It was not exactly a reassuring recipe

On 22 June 1976, at Energy Secretary Tony Benn’s National Energy Conference, Flowers was more specific about the Commission’s unease about the use of plutonium as a civil fuel. Earlier in June, Benn had told the Commons that the Government would announce in the early autumn its decision about the future of Britain’s fast breeder programme. Work had reached a point at which the Government had to decide:

our approach to the next stage of the system’s development, including our policy on the construction of a fullscale demonstration reactor.

This is a matter of great public importance in terms of long term energy provision and the safety and environmental considerations. In my current review of this I wish to provide the opportunity for wide consultation. I shall take full account of the prospects for international cooperation and the forthcoming report on radiological safety from the Royal Commission on Environmental Pollution.

As it turned out, however, the Royal Commission was concerned about more than just radiological safety. The Commission was deeply apprehensive about the implications of a commitment to what it called the "plutonium economy." This term was coined by Glen Seaborg, a co-discoverer of plutonium, chairman of the U. S. Atomic Energy Commission during most of the 1960s, and an enthusiastic booster of plutonium-breeder reactors. The Royal Commission accepted that there was a case to be made for building a single large fast breeder to assess its safety and social implications. But the Commission went on to warn that "we must view this highly significant first step with misgivings… The strategy that we should prefer to see adopted, purely on environmental grounds, is to delay the development of CFR1" (paragraphs 517-18). After the publication of the Flowers report, on 22 September 1976, the prospect for even a single large fast breeder in Britain became distinctly bleaker.

In September 1977 the Select Committee on Science and Technology published the report of its study into so called "alternative sources of energy." AEA chairman Sir John Hill welcomed the committee’s recommendation that CFR be built. The following month, at a Royal Institution conference cosponsored by nuclear proponents and opponents, Sir Brian Flowers, speaking in the role of a critic in the session on fast breeders, concurred with his co-speaker, the AEA’s Tom Marsham, that one large fast breeder was indeed to be recommended. Nevertheless, despite this apparent closing of ranks within the U. K. nuclear establishment, the Government was less and less eager to give CFR the green light.

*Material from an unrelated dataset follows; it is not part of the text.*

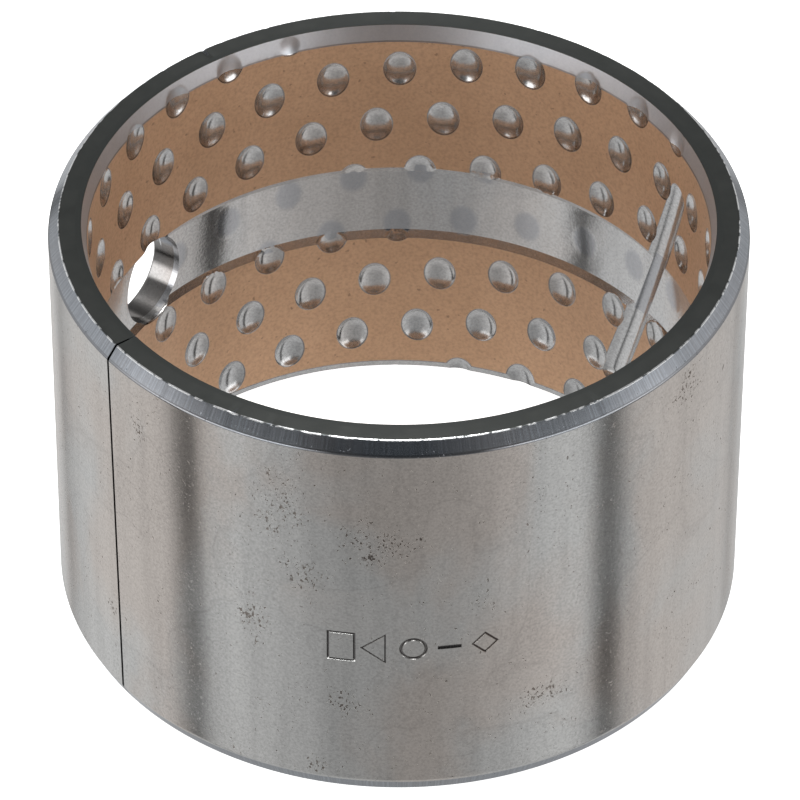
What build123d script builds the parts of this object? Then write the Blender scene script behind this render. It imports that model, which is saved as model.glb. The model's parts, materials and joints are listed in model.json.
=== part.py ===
from build123d import *

import os
from math import asin, cos, degrees, pi, radians, sin

# A wrapped bimetal plain bearing bush: a steel strip with a bronze face, rolled into a ring with a
# butt seam. The origin is the middle of the lower end face, +Z runs up the bore, and all sizes are
# in mm. Angles are in degrees round the bore from +X towards +Y.

# Driving dimensions
outer_radius = 45.0
bore_radius = 40.0
bush_length = 59.0
bronze_thickness = 1.5
bond_radius = bore_radius + bronze_thickness

# Chamfers, as (radial, axial) sizes
upper_outer_chamfer = (1.4, 1.7)
lower_outer_chamfer = (1.1, 2.3)
upper_bore_chamfer = (0.7, 2.5)
lower_bore_chamfer = (0.45, 1.3)

# The oil groove that runs right round the bore
ring_groove_centre = 29.15
ring_groove_width = 12.3
ring_groove_flank = 1.1
ring_groove_depth = 0.6
floor_radius = bore_radius + ring_groove_depth

# The slanting oil groove, pressed along the bore between two rounded ends
slant_groove_top = (24.3, 49.0)
slant_groove_bottom = (43.2, 10.0)
slant_groove_width = 4.2
slant_groove_depth = 0.9

# The oil hole, punched in the flat strip and squeezed to an oval when the strip was rolled
oil_hole_angle = 144.6
oil_hole_height = 29.15
oil_hole_across = 11.4
oil_hole_along = 13.0

# The butt seam: its angle half way up, its lean, and its gap at the bore and at the outside
seam_angle = -143.25
seam_lean = 1.1
seam_gap_at_bore = 0.12
seam_gap_outside = 0.4

# The ball indents, which hold grease: an oval outline on the bore, in slanting rows
indent_across = 4.3
indent_along = 5.5
indent_depth = 0.7
first_indent = (102.8, 50.9)
indent_step = (8.96, -1.245)
row_step = (3.08, -9.38)
indent_rows = range(-6, 12)
indents_in_row = range(-40, 41)
indent_seam_margin = 1.0

# A row of plain punch marks on the outside, below the middle of the front
mark_height = 25.3
mark_tall = 5.0
mark_wide = 3.8
mark_depth = 0.3
mark_line = 0.6
mark_first_angle = -99.1
mark_step_angle = 5.85
mark_bar_wide = 3.04

# How far a cutter stands out past the surface that it cuts
cutter_clearance = 4.0

arc_per_degree = bore_radius * pi / 180


def at(angle, height):
    """The turn and lift that bring a cutter made at +X to this place on the bore."""
    return Location((0, 0, height), (0, 0, angle))


def ring_blank(inner, outer, inner_chamfers, outer_chamfers):
    """A ring of the bush's length, with (lower, upper) chamfers on its inner and outer edges."""
    (inner_low, inner_high) = inner_chamfers
    (outer_low, outer_high) = outer_chamfers
    outline = [
        (inner + inner_low[0], 0),
        (outer - outer_low[0], 0),
        (outer, outer_low[1]),
        (outer, bush_length - outer_high[1]),
        (outer - outer_high[0], bush_length),
        (inner + inner_high[0], bush_length),
        (inner, bush_length - inner_high[1]),
        (inner, inner_low[1]),
    ]
    corners = []
    for corner in outline:
        if corner not in corners:
            corners.append(corner)
    with BuildPart() as blank:
        with BuildSketch(Plane.XZ):
            with BuildLine():
                Polyline(*corners, close=True)
            make_face()
        revolve(axis=Axis.Z)
    return blank.part


def seam_cutter():
    """The wedge-shaped gap between the two ends of the rolled strip, leaning a little."""
    flare = (seam_gap_outside - seam_gap_at_bore) / (outer_radius - bore_radius)
    outer_half = (seam_gap_outside + flare * cutter_clearance) / 2
    bore_half = seam_gap_at_bore / 2
    with BuildPart() as cutter:
        with BuildSketch(Plane.XY):
            with BuildLine():
                Polyline(
                    (bore_radius - cutter_clearance, -bore_half),
                    (bore_radius, -bore_half),
                    (outer_radius + cutter_clearance, -outer_half),
                    (outer_radius + cutter_clearance, outer_half),
                    (bore_radius, bore_half),
                    (bore_radius - cutter_clearance, bore_half),
                    close=True,
                )
            make_face()
        extrude(amount=bush_length, both=True)
    leaning = cutter.part.rotate(Axis.X, seam_lean)
    return leaning.moved(at(seam_angle, bush_length / 2))


def oil_hole_cutter():
    """An oval bar that runs straight out through the wall."""
    across_wall = Plane(
        origin=(0, 0, oil_hole_height),
        x_dir=(0, 0, 1),
        z_dir=(cos(radians(oil_hole_angle)), sin(radians(oil_hole_angle)), 0),
    )
    with BuildPart() as cutter:
        with BuildSketch(across_wall.offset(bore_radius - cutter_clearance)):
            Ellipse(oil_hole_along / 2, oil_hole_across / 2)
        extrude(amount=outer_radius - bore_radius + 2 * cutter_clearance)
    return cutter.part


def indent_cutter():
    """A short piece of a barrel-shaped wheel, which leaves one oval indent in the bore at +X."""
    half_along = indent_along / 2
    half_across = indent_across / 2
    bore_sag = bore_radius - (bore_radius**2 - half_across**2) ** 0.5
    wheel_radius = (half_along**2 + indent_depth**2) / (2 * indent_depth)
    edge_depth = indent_depth + bore_sag
    rim_radius = (half_across**2 + edge_depth**2) / (2 * edge_depth)
    overrun = 1.3
    cheek = 1.0
    half_width = half_across * overrun
    rim_drop = rim_radius - (rim_radius**2 - half_width**2) ** 0.5
    sweep = degrees(asin(half_along / wheel_radius)) * overrun
    hub = rim_drop + cheek
    with BuildPart() as cutter:
        with BuildSketch(Plane.XY):
            with BuildLine():
                Polyline(
                    (wheel_radius - rim_drop, half_width),
                    (wheel_radius - hub, half_width),
                    (wheel_radius - hub, -half_width),
                    (wheel_radius - rim_drop, -half_width),
                )
                ThreePointArc(
                    (wheel_radius - rim_drop, -half_width),
                    (wheel_radius, 0),
                    (wheel_radius - rim_drop, half_width),
                )
            make_face()
        revolve(axis=Axis.Y, revolution_arc=2 * sweep)
    upright = cutter.part.rotate(Axis.Y, -sweep)
    return upright.moved(Location((bore_radius + indent_depth - wheel_radius, 0, 0)))


def indent_centres():
    """The (angle, height) of every indent: a slanting lattice that stops at the seam and at the ends."""
    margin = indent_along / 2
    centres = []
    for row in indent_rows:
        for place in indents_in_row:
            arc = first_indent[0] * arc_per_degree + place * indent_step[0] + row * row_step[0]
            height = first_indent[1] + place * indent_step[1] + row * row_step[1]
            angle = arc / arc_per_degree
            if not indent_seam_margin < angle - seam_angle < 360 - indent_seam_margin:
                continue
            if -margin < height < bush_length + margin:
                centres.append((angle, height))
    return centres


# The ring groove's cutter: flat floor, sloping flanks
half_land = ring_groove_width / 2
half_floor = half_land - ring_groove_flank
clear_radius = bore_radius - cutter_clearance
with BuildPart() as ring_groove:
    with BuildSketch(Plane.XZ):
        with BuildLine():
            Polyline(
                (clear_radius, ring_groove_centre - half_land),
                (bore_radius, ring_groove_centre - half_land),
                (floor_radius, ring_groove_centre - half_floor),
                (floor_radius, ring_groove_centre + half_floor),
                (bore_radius, ring_groove_centre + half_land),
                (clear_radius, ring_groove_centre + half_land),
                close=True,
            )
        make_face()
    revolve(axis=Axis.Z)

# The slanting groove's cutter: a round bar wound along a steep helix, with ball ends
slant_sag = bore_radius - (bore_radius**2 - (slant_groove_width / 2) ** 2) ** 0.5
slant_edge_depth = slant_groove_depth + slant_sag
slant_bar_radius = ((slant_groove_width / 2) ** 2 + slant_edge_depth**2) / (2 * slant_edge_depth)
slant_path_radius = bore_radius + slant_groove_depth - slant_bar_radius
slant_rise = slant_groove_top[1] - slant_groove_bottom[1]
slant_turn = slant_groove_bottom[0] - slant_groove_top[0]
with BuildPart() as slant_groove:
    with BuildLine():
        slant_path = Helix(
            pitch=slant_rise * 360 / slant_turn,
            height=slant_rise,
            radius=slant_path_radius,
            lefthand=True,
        )
    with BuildSketch(Plane(origin=slant_path @ 0, z_dir=slant_path % 0)):
        Circle(slant_bar_radius)
    sweep()
    with Locations(slant_path @ 0, slant_path @ 1):
        Sphere(slant_bar_radius)
slant_groove_bar = slant_groove.part.moved(at(slant_groove_bottom[0], slant_groove_bottom[1]))

indent_tool = indent_cutter()
indent_places = [at(angle, height) for angle, height in indent_centres()]

# The bronze lining, bonded to the inside of the steel
with BuildPart() as bronze_lining:
    add(
        ring_blank(
            bore_radius,
            bond_radius,
            inner_chamfers=(lower_bore_chamfer, upper_bore_chamfer),
            outer_chamfers=((0, 0), (0, 0)),
        )
    )
    add(ring_groove.part, mode=Mode.SUBTRACT)
    with Locations(*indent_places):
        add(indent_tool, mode=Mode.SUBTRACT)
    add(slant_groove_bar, mode=Mode.SUBTRACT)
    add(oil_hole_cutter(), mode=Mode.SUBTRACT)
    add(seam_cutter(), mode=Mode.SUBTRACT)
bronze_lining.part.label = "bronze_lining"


def mark_plane(place):
    """The plane at the bottom of one punch mark, facing outwards."""
    angle = radians(mark_first_angle + place * mark_step_angle)
    outward = Vector(cos(angle), sin(angle), 0)
    return Plane(
        origin=outward * (outer_radius - mark_depth) + Vector(0, 0, mark_height),
        x_dir=(-sin(angle), cos(angle), 0),
        z_dir=outward,
    )


# Five plain punch marks in a row: an oblong, a triangle, a circle, a bar and a diamond
with BuildPart() as punch_marks:
    with BuildSketch(mark_plane(0)):
        Rectangle(mark_wide, mark_tall)
        offset(amount=-mark_line, kind=Kind.INTERSECTION, mode=Mode.SUBTRACT)
    with BuildSketch(mark_plane(1)):
        Triangle(a=mark_wide, b=mark_tall, c=mark_tall)
        offset(amount=-mark_line, kind=Kind.INTERSECTION, mode=Mode.SUBTRACT)
    with BuildSketch(mark_plane(2)):
        Circle(mark_wide / 2)
        offset(amount=-mark_line, mode=Mode.SUBTRACT)
    with BuildSketch(mark_plane(3)):
        Rectangle(mark_bar_wide, mark_line)
    with BuildSketch(mark_plane(4)):
        RegularPolygon(mark_wide / 2, side_count=4)
        offset(amount=-mark_line, kind=Kind.INTERSECTION, mode=Mode.SUBTRACT)
    extrude(amount=mark_depth + cutter_clearance)

# The steel back, which carries the load into the housing
with BuildPart() as steel_back:
    add(
        ring_blank(
            bond_radius,
            outer_radius,
            inner_chamfers=((0, 0), (0, 0)),
            outer_chamfers=(lower_outer_chamfer, upper_outer_chamfer),
        )
    )
    add(oil_hole_cutter(), mode=Mode.SUBTRACT)
    add(seam_cutter(), mode=Mode.SUBTRACT)
    add(punch_marks.part, mode=Mode.SUBTRACT)
steel_back.part.label = "steel_back"

os.makedirs("parts", exist_ok=True)
for piece in (steel_back, bronze_lining):
    export_step(piece.part, "parts/" + piece.part.label + ".step")
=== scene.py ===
import json
from math import atan2, cos, hypot, pi, radians, sin, sqrt

import bmesh
import bpy
from mathutils import Matrix, Vector, noise


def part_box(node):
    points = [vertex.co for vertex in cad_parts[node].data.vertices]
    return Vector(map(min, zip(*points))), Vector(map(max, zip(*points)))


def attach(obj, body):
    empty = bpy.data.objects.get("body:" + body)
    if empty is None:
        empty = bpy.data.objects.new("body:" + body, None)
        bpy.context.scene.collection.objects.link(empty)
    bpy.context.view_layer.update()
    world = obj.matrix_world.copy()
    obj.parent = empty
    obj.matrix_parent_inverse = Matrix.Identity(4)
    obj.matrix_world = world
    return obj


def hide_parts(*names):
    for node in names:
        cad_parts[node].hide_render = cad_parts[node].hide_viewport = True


# A wrapped bimetal bush: a tinned steel strip with a bronze face, rolled into a ring. Everything is in
# metres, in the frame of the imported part: +Z runs up the bore from the middle of the lower end face.
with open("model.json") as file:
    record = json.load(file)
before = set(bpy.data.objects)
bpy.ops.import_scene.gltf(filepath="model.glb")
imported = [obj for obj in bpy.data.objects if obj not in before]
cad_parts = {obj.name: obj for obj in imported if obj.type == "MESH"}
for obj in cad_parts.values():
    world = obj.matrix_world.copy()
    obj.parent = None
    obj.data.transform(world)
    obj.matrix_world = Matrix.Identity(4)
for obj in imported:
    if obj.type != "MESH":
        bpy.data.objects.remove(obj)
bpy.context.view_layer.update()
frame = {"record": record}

# The camera: a long lens on a stand in front of the bush, tipped down into the bore.
# It stands far back, so the near and far rims are almost the same width.
mm = 0.001
mounts = {mount["name"]: mount for mount in frame["record"]["mounts"]}
outer_radius = mounts["housing_fit"]["dims"]["r_mm"] * mm
tipped_down = 0.7077
turned_aside = -0.00034
rolled_over = 0.00417
camera_data = bpy.data.cameras.new("camera")
camera_data.sensor_width = 36.0
camera_data.lens = 294.5
camera_data.clip_start = 0.05
camera_data.clip_end = 50.0
camera = bpy.data.objects.new("camera", camera_data)
bpy.context.scene.collection.objects.link(camera)
camera_stand = Matrix.Translation((0, -14.488 * outer_radius, 13.021 * outer_radius))
camera_tip = Matrix.Rotation(pi / 2 - tipped_down, 4, "X")
camera_turn = Matrix.Rotation(turned_aside, 4, "Z")
camera_roll = Matrix.Rotation(rolled_over, 4, "Z")
camera.matrix_world = camera_stand @ camera_turn @ camera_tip @ camera_roll
bpy.context.scene.camera = camera
bpy.context.scene.view_settings.view_transform = "Standard"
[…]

Added to this was the view expressed by Sir John Hill, that the AEA did not regard the proposed large fast breeder as in any way an experimental plant. On the contrary, it would just be another nuclear power station, of a new design. Behind this confident assertion lay a crucial corollary: if the new plant was just another power station, it would obviously be paid for not by the AEA but by the electricity suppliers, just as they paid for all their other power stations. However understandably appealing this idea was to the AEA, it did nevertheless come up against a basic problem. The CEGB did not want a fast breeder power station — not, at any rate, if it had to pay for it.

Furthermore, the AEA had by this time undermined its own position, by relabeling its proposed plant. It would be not a Commercial Fast Reactor but a CDFR (Commercial Demonstration Fast Reactor). The internal contradiction in this new label did not go unremarked: surely a plant was either commercial or a demonstration plant? The new designation amounted to an admission by the AEA that the plant would not be in any conventional sense "commercial." It would "demonstrate" the design for a commercial plant; but its electricity output would not be competitive in cost with that from conventional generating plants.

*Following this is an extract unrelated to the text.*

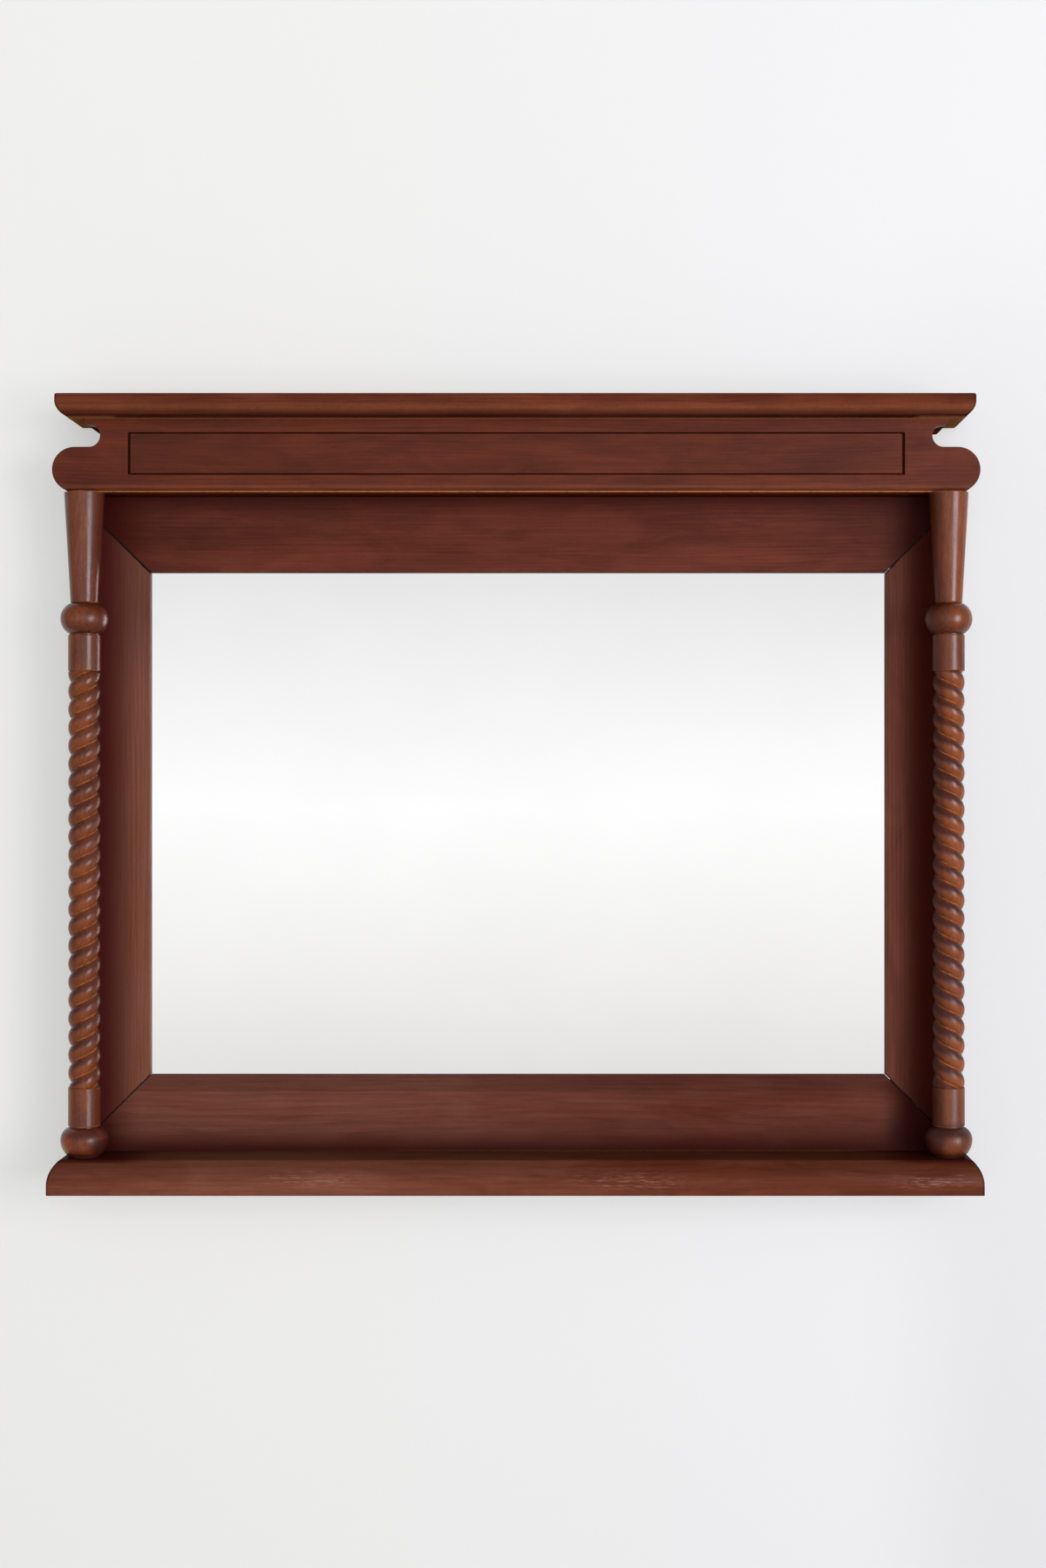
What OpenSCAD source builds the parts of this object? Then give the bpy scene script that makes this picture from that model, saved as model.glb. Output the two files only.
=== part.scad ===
// Overmantel mirror: a coffered, mitred mirror frame standing on a moulded shelf,
// with a pair of rope-twist columns in front that carry a scroll-ended header and a cornice.
// Millimetres. +Z is up, the front faces -Y and the back lies flat against the wall.

/* [Mirror opening] */
// Width of the mirror that shows between the sight edges
sight_w = 891; // [600:1:1200]
// Height of the mirror that shows between the sight edges
sight_h = 609; // [500:1:900]

/* [Frame moulding] */
// Width of the moulding across its face
face_w = 90; // [80:1:120]
// Thickness of the moulding at its outer edge
edge_t = 38; // [34:0.5:50]
// Thickness where the sloping face meets the inner strip
bend_t = 25; // [24:0.5:30]
// Thickness at the sight edge
sight_t = 23; // [20:0.5:24]
// Width of the flatter inner strip
strip_w = 22; // [12:0.5:30]
// Thickness of the lip in front of the glass
lip_t = 7; // [4:0.5:8]
// Overlap of the lip on the glass
rebate_w = 7; // [5:0.5:9]
// Width of the rebate for the back board, from the sight edge
board_rebate_w = 20; // [16:0.5:26]
// Radius worked on the arrises of the moulding
arris_r = 1.6; // [0.5:0.1:2.5]
// Open joint left at each mitre
mitre_gap = 0.6; // [0.2:0.1:1]

/* [Mitre splines] */
// Length of a spline along the mitre
spline_l = 50; // [30:1:60]
// Width of a spline across the mitre
spline_w = 30; // [20:1:36]
// Thickness of a spline
spline_t = 4; // [3:0.5:5]
// Depth of a spline's middle from the wall
spline_d = 14; // [12:0.5:16]

/* [Mirror and back board] */
// Thickness of the mirror glass
glass_t = 4; // [3:0.5:5]
// Thickness of the back board
board_t = 4; // [3:0.5:5]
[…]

The CEGB let it be known that it would make a site available for a large fast breeder linked to the CEGB system; but it had no intention of putting up the capital for such a plant. The collapse of electricity demand growth was already embarrassing. The CEGB’s excess generating capacity was headache enough as it was, without adding more: especially with the probable aggravation of a novel design. The AEA might get away with pronouncing itself pleased because the PFR’s reactor itself was working properly, despite the deep seated troubles with the steam generators. The CEGB could not take such consolation.

The OPEC oil shock in 1974 had triggered an economic recession throughout the industrialized world. Soaring fuel prices stunned energy users into a new and thriftier awareness of their previous extravagance. Electricity consumption stopped increasing. In some countries like Britain it even decreased. Interest rates in double figures made nuclear power, with its huge capital costs, even less competitive with conventional fuels. The grandiose global vision of an energy future centered on plutonium fueled fast breeders began to look less and less plausible.

From 1978 onwards, official support for introducing the pressurized water reactor (PWR) to succeed the United Kingdom’s gas-cooled graphite-moderated reactors was also tacitly sidelining the fast breeder. Nevertheless the election of the Conservatives under Margaret Thatcher in 1979 noticeably revitalized official support for fast breeders; one of Mrs. Thatcher’s first official visits was to Dounreay, on 6 September 1979. In 1981-82 the focus of nuclear controversy was the battle over the pressurized water reactor at Sizewell B. The fast breeder people kept their heads down.